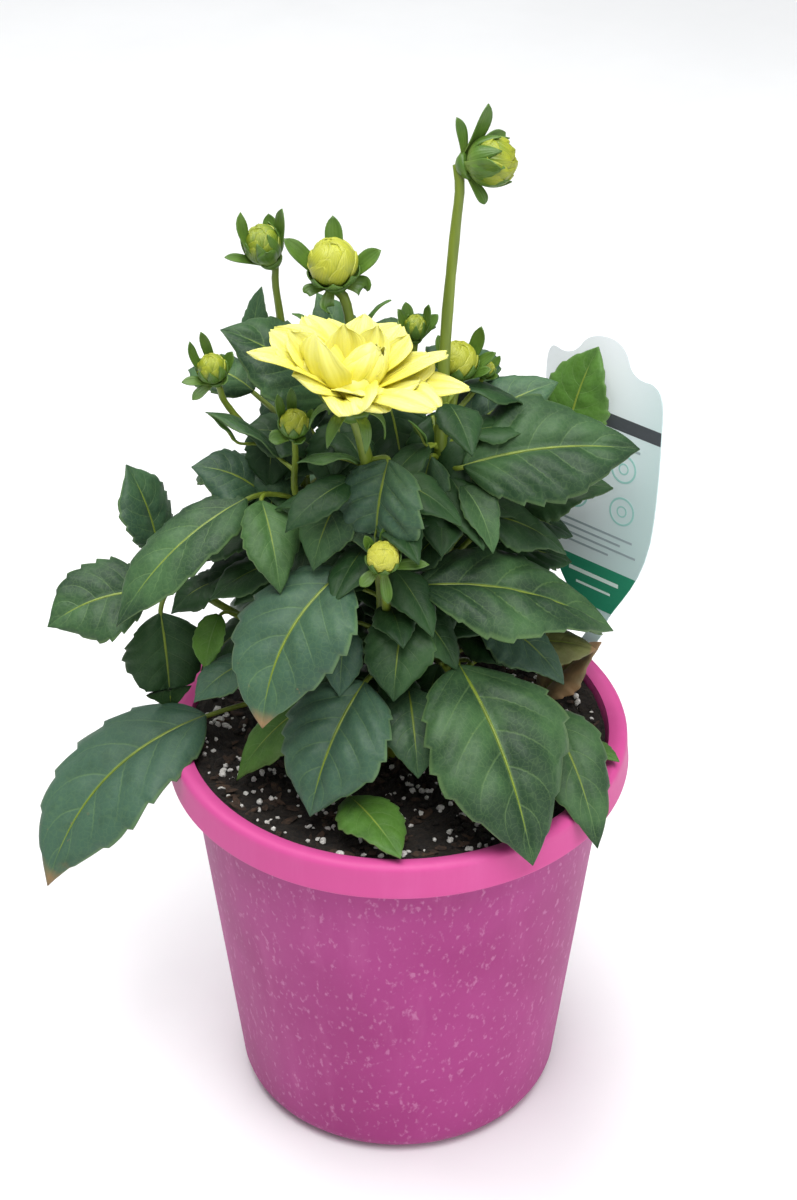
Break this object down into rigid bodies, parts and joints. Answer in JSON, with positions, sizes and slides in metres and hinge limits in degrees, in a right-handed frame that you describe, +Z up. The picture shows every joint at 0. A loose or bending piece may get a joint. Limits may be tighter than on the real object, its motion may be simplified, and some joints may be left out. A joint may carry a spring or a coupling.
{
  "type": "potted dahlia",
  "caption": "Flowering dahlia in a round tapered nursery pot: leafy stems with a double bloom and closed buds, potting mix and a plain plant tag.",
  "frame": {"origin": "centre of the pot's flat base, on its underside", "axes": "+Z up along the pot's axis; -Y towards the viewer of the picture; +X to the viewer's right, the side the plant tag stands on"},
  "size_m": [0.2594, 0.2052, 0.4647],
  "materials": {
    "pot_plastic": "satin",
    "potting_mix": "matte",
    "leaf_green": "satin",
    "petal_yellow": "matte",
    "bud_yellow_green": "satin",
    "tag_plastic": "satin"
  },
  "bodies": {
    "root": {"pot": "pot_plastic", "potting_mix": "potting_mix", "leafy_stem_right": "leaf_green", "leafy_stem_left": "leaf_green", "leafy_stem_front": "leaf_green", "leafy_stem_back": "leaf_green", "bloom": "petal_yellow", "bud_1": "bud_yellow_green", "bud_2": "bud_yellow_green", "bud_3": "bud_yellow_green", "bud_4": "bud_yellow_green", "bud_5": "bud_yellow_green", "bud_6": "bud_yellow_green", "bud_7": "bud_yellow_green", "bud_8": "bud_yellow_green", "bud_9": "bud_yellow_green", "plant_tag": "tag_plastic"}
  },
  "joints": []
}
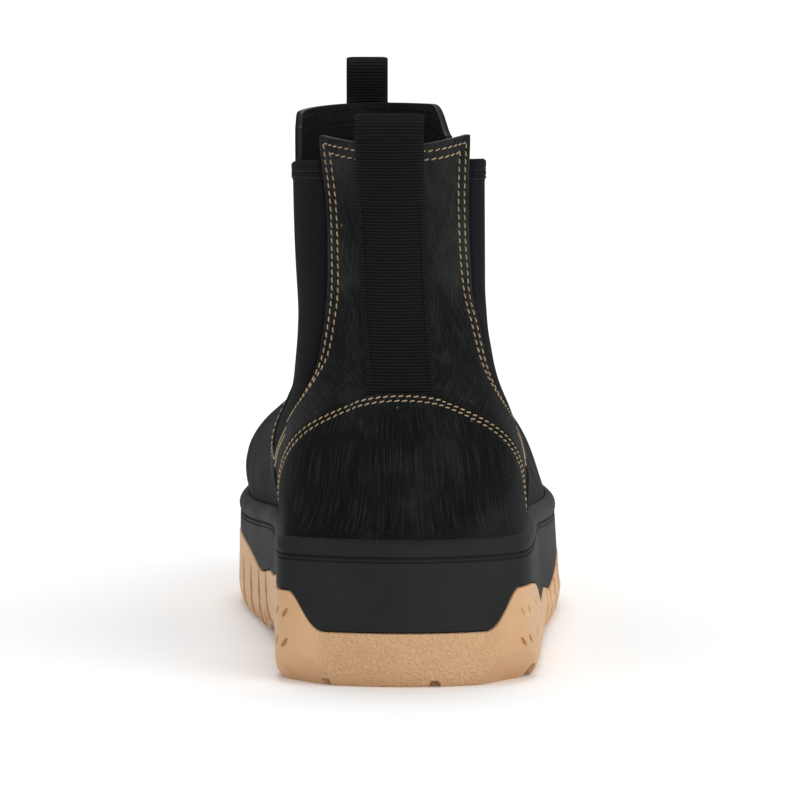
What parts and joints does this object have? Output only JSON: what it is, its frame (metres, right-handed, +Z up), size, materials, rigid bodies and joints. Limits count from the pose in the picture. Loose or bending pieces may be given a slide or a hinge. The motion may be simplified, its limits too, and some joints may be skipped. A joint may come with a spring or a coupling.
{
  "type": "track sole boot",
  "caption": "Right ankle boot in black leather with elastic side gores, front and rear pull loops and a chunky gum track sole.",
  "frame": {"origin": "on the floor under the middle of the sole, at the bottom centre of the bounding box", "axes": "+Z up, +Y along the sole towards the toe, +X towards the outer (lateral) side of the right foot"},
  "size_m": [0.1066, 0.288, 0.1855],
  "materials": {
    "gum_rubber": "translucent gum, matte",
    "black_rubber": "matte",
    "black_leather": "brushed nap, matte",
    "black_elastic": "ribbed elastic",
    "black_webbing": "ribbed woven tape",
    "grey_lining": "smooth lining"
  },
  "bodies": {
    "root": {"outsole": "gum_rubber", "midsole": "black_rubber", "insole": "grey_lining", "upper": "black_leather", "gore_medial": "black_elastic", "gore_lateral": "black_elastic", "heel_counter": "black_leather", "rear_pull_loop": "black_webbing", "front_pull_loop": "black_webbing"}
  },
  "joints": []
}
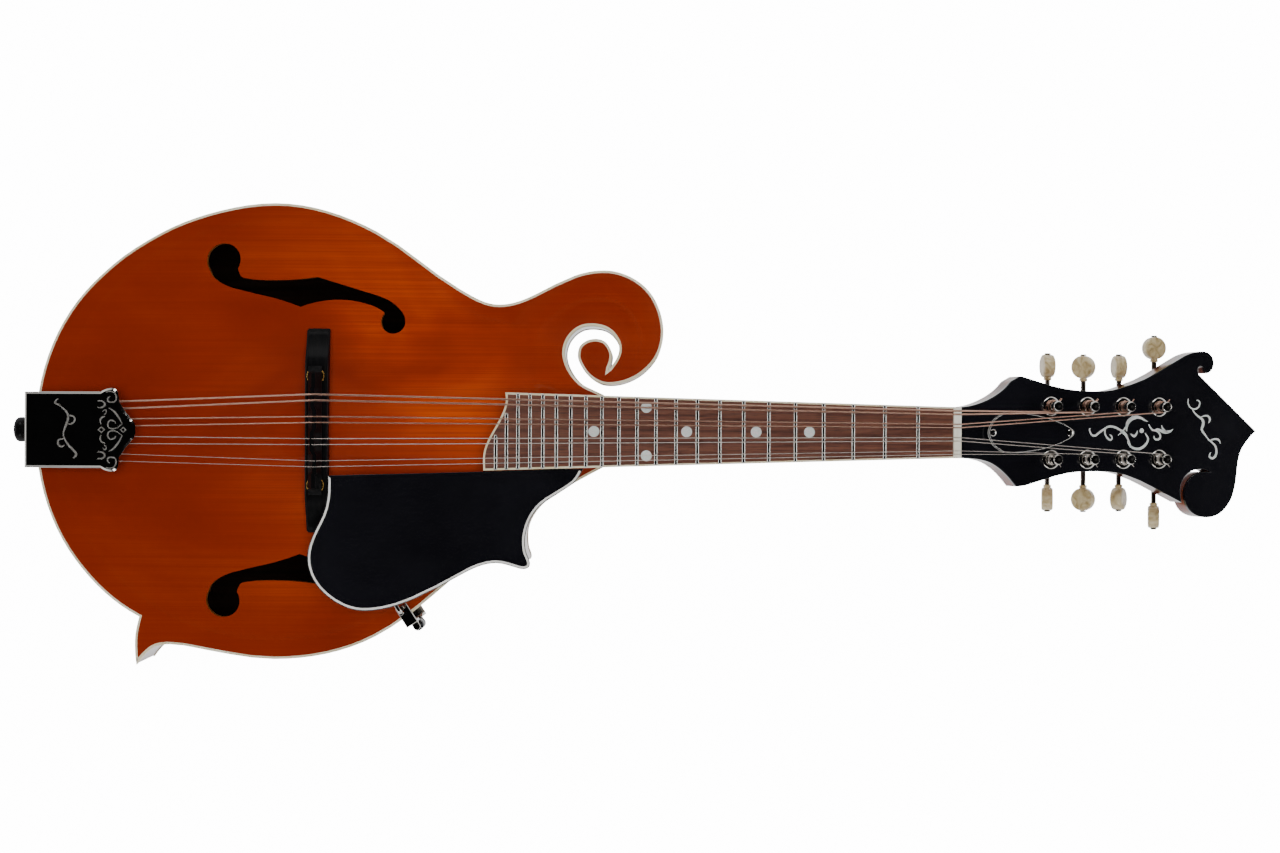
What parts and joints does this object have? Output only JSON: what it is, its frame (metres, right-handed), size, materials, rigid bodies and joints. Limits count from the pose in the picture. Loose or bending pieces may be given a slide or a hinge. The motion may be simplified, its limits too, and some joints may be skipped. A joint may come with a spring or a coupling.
{
  "type": "mandolin",
  "caption": "Carved-top mandolin with scrolled body and head, sound holes, adjustable bridge, floating pickguard, sliding tailpiece cover and geared tuners.",
  "frame": {"origin": "under the middle of the bounding box, at the height of the lowest point of the head; y = 0 is the centreline of the strings", "axes": "+X from the tail to the head along the centreline, +Y towards the bass strings, +Z out of the top, with the plate edges parallel to XY"},
  "size_m": [0.7148, 0.2571, 0.1065],
  "materials": {
    "amber_top": "gloss amber-red lacquer over spruce",
    "maple": "gloss red-brown lacquer over figured maple",
    "inside_wood": "bare",
    "ebony": "satin",
    "rosewood": "satin",
    "binding": "gloss ivory-coloured binding",
    "black_plastic": "gloss black",
    "white_line": "gloss white and black binding",
    "bone": "polished",
    "pearl": "polished",
    "ivory_button": "marbled ivory-coloured",
    "nickel": "polished nickel",
    "fret_wire": "polished",
    "string_wire": "plain steel and bronze-wound",
    "steel": "oiled",
    "brass": "bare",
    "dark_metal": "gloss black"
  },
  "bodies": {
    "instrument": {"top_plate": "amber_top", "back_plate": "maple", "rim": "maple", "linings": "inside_wood", "neck_block": "inside_wood", "rim_blocks": "inside_wood", "tone_bars": "inside_wood", "body_binding": "binding", "end_pin": "ebony", "tailpiece_base": "nickel", "wood_screws": "nickel", "neck": "maple", "head_veneer": "black_plastic", "truss_rod": "steel", "truss_rod_cover": "black_plastic", "nut": "bone", "fingerboard": "rosewood", "fingerboard_binding": "binding", "frets": "fret_wire", "pearl_inlays": "pearl", "bridge_base": "ebony", "bridge_posts": "brass", "pickguard": "black_plastic", "pickguard_binding": "white_line", "pickguard_block": "ebony", "pickguard_clamp": "nickel", "strings": "string_wire", "tuner_plates": "nickel", "tuner_bushings": "nickel"},
    "saddle": {"bridge_saddle": "ebony"},
    "wheel_bass": {"thumbwheel_bass": "brass"},
    "wheel_treble": {"thumbwheel_treble": "brass"},
    "cover": {"tailpiece_cover": "nickel"},
    "rod_nut": {"truss_rod_nut": "brass"},
    "barrel": {"clamp_barrel": "dark_metal"},
    "key_1": {"tuner_button_1": "ivory_button", "tuner_worm_1": "steel"},
    "post_1": {"tuner_post_1": "nickel"},
    "key_2": {"tuner_button_2": "ivory_button", "tuner_worm_2": "steel"},
    "post_2": {"tuner_post_2": "nickel"},
    "key_3": {"tuner_button_3": "ivory_button", "tuner_worm_3": "steel"},
    "post_3": {"tuner_post_3": "nickel"},
    "key_4": {"tuner_button_4": "ivory_button", "tuner_worm_4": "steel"},
    "post_4": {"tuner_post_4": "nickel"},
    "key_5": {"tuner_button_5": "ivory_button", "tuner_worm_5": "steel"},
    "post_5": {"tuner_post_5": "nickel"},
    "key_6": {"tuner_button_6": "ivory_button", "tuner_worm_6": "steel"},
    "post_6": {"tuner_post_6": "nickel"},
    "key_7": {"tuner_button_7": "ivory_button", "tuner_worm_7": "steel"},
    "post_7": {"tuner_post_7": "nickel"},
    "key_8": {"tuner_button_8": "ivory_button", "tuner_worm_8": "steel"},
    "post_8": {"tuner_post_8": "nickel"}
  },
  "joints": [
    {"name": "thumbwheel_bass_turn", "type": "hinge", "parent": "saddle", "child": "wheel_bass", "pos_m": [-0.17968, 0.0297, 0.09774], "axis": [0, 0, 1], "range_deg": [-460, 915]},
    {"name": "thumbwheel_treble_turn", "type": "hinge", "parent": "saddle", "child": "wheel_treble", "pos_m": [-0.17968, -0.0297, 0.09774], "axis": [0, 0, 1], "range_deg": [-460, 915]},
    {"name": "saddle_lift", "type": "slide", "parent": "instrument", "child": "saddle", "axis": [0, 0, 1], "range_m": [-0.001, 0.002], "deforming": ["strings"]},
    {"name": "tailpiece_cover_slide", "type": "slide", "parent": "instrument", "child": "cover", "axis": [-0.9925, 0, -0.1219], "range_m": [0, 0.07]},
    {"name": "truss_rod_nut_turn", "type": "hinge", "parent": "instrument", "child": "rod_nut", "pos_m": [0.17788, 0, 0.06147], "axis": [0.9969, 0, -0.0785], "range_deg": [-180, 180]},
    {"name": "clamp_barrel_turn", "type": "hinge", "parent": "instrument", "child": "barrel", "pos_m": [-0.12775, -0.10965, 0.05054], "axis": [0, 0, 1], "range_deg": [-90, 90]},
    {"name": "key_1_turn", "type": "hinge", "parent": "instrument", "child": "key_1", "pos_m": [0.23103, 0.015, 0.03399], "axis": [0, 1, 0], "continuous": true},
    {"name": "post_1_turn", "type": "hinge", "parent": "instrument", "child": "post_1", "pos_m": [0.22779, 0.015, 0.04802], "axis": [0.3007, 0, 0.9537], "continuous": true},
    {"name": "key_2_turn", "type": "hinge", "parent": "instrument", "child": "key_2", "pos_m": [0.25316, 0.015, 0.02702], "axis": [0, 1, 0], "continuous": true},
    {"name": "post_2_turn", "type": "hinge", "parent": "instrument", "child": "post_2", "pos_m": [0.24992, 0.015, 0.04104], "axis": [0.3007, 0, 0.9537], "continuous": true},
    {"name": "key_3_turn", "type": "hinge", "parent": "instrument", "child": "key_3", "pos_m": [0.27528, 0.015, 0.02004], "axis": [0, 1, 0], "continuous": true},
    {"name": "post_3_turn", "type": "hinge", "parent": "instrument", "child": "post_3", "pos_m": [0.27205, 0.015, 0.03406], "axis": [0.3007, 0, 0.9537], "continuous": true},
    {"name": "key_4_turn", "type": "hinge", "parent": "instrument", "child": "key_4", "pos_m": [0.29741, 0.015, 0.01306], "axis": [0, 1, 0], "continuous": true},
    {"name": "post_4_turn", "type": "hinge", "parent": "instrument", "child": "post_4", "pos_m": [0.29417, 0.015, 0.02709], "axis": [0.3007, 0, 0.9537], "continuous": true},
    {"name": "key_5_turn", "type": "hinge", "parent": "instrument", "child": "key_5", "pos_m": [0.23103, -0.015, 0.03399], "axis": [0, 1, 0], "continuous": true},
    {"name": "post_5_turn", "type": "hinge", "parent": "instrument", "child": "post_5", "pos_m": [0.22779, -0.015, 0.04802], "axis": [0.3007, 0, 0.9537], "continuous": true},
    {"name": "key_6_turn", "type": "hinge", "parent": "instrument", "child": "key_6", "pos_m": [0.25316, -0.015, 0.02702], "axis": [0, 1, 0], "continuous": true},
    {"name": "post_6_turn", "type": "hinge", "parent": "instrument", "child": "post_6", "pos_m": [0.24992, -0.015, 0.04104], "axis": [0.3007, 0, 0.9537], "continuous": true},
    {"name": "key_7_turn", "type": "hinge", "parent": "instrument", "child": "key_7", "pos_m": [0.27528, -0.015, 0.02004], "axis": [0, 1, 0], "continuous": true},
    {"name": "post_7_turn", "type": "hinge", "parent": "instrument", "child": "post_7", "pos_m": [0.27205, -0.015, 0.03406], "axis": [0.3007, 0, 0.9537], "continuous": true},
    {"name": "key_8_turn", "type": "hinge", "parent": "instrument", "child": "key_8", "pos_m": [0.29741, -0.015, 0.01306], "axis": [0, 1, 0], "continuous": true},
    {"name": "post_8_turn", "type": "hinge", "parent": "instrument", "child": "post_8", "pos_m": [0.29417, -0.015, 0.02709], "axis": [0.3007, 0, 0.9537], "continuous": true}
  ],
  "couplings": [
    {"joint": "thumbwheel_bass_turn", "follows": "saddle_lift", "rad_per_m": 7913.3},
    {"joint": "thumbwheel_treble_turn", "follows": "saddle_lift", "rad_per_m": 7913.3},
    {"joint": "post_1_turn", "follows": "key_1_turn", "ratio": -0.0625},
    {"joint": "post_2_turn", "follows": "key_2_turn", "ratio": -0.0625},
    {"joint": "post_3_turn", "follows": "key_3_turn", "ratio": -0.0625},
    {"joint": "post_4_turn", "follows": "key_4_turn", "ratio": -0.0625},
    {"joint": "post_5_turn", "follows": "key_5_turn", "ratio": 0.0625},
    {"joint": "post_6_turn", "follows": "key_6_turn", "ratio": 0.0625},
    {"joint": "post_7_turn", "follows": "key_7_turn", "ratio": 0.0625},
    {"joint": "post_8_turn", "follows": "key_8_turn", "ratio": 0.0625}
  ]
}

+--

What needs to be done: Above are lines of data; state how many of them contain the word "pieces", with no other output.

Completed exercise: 2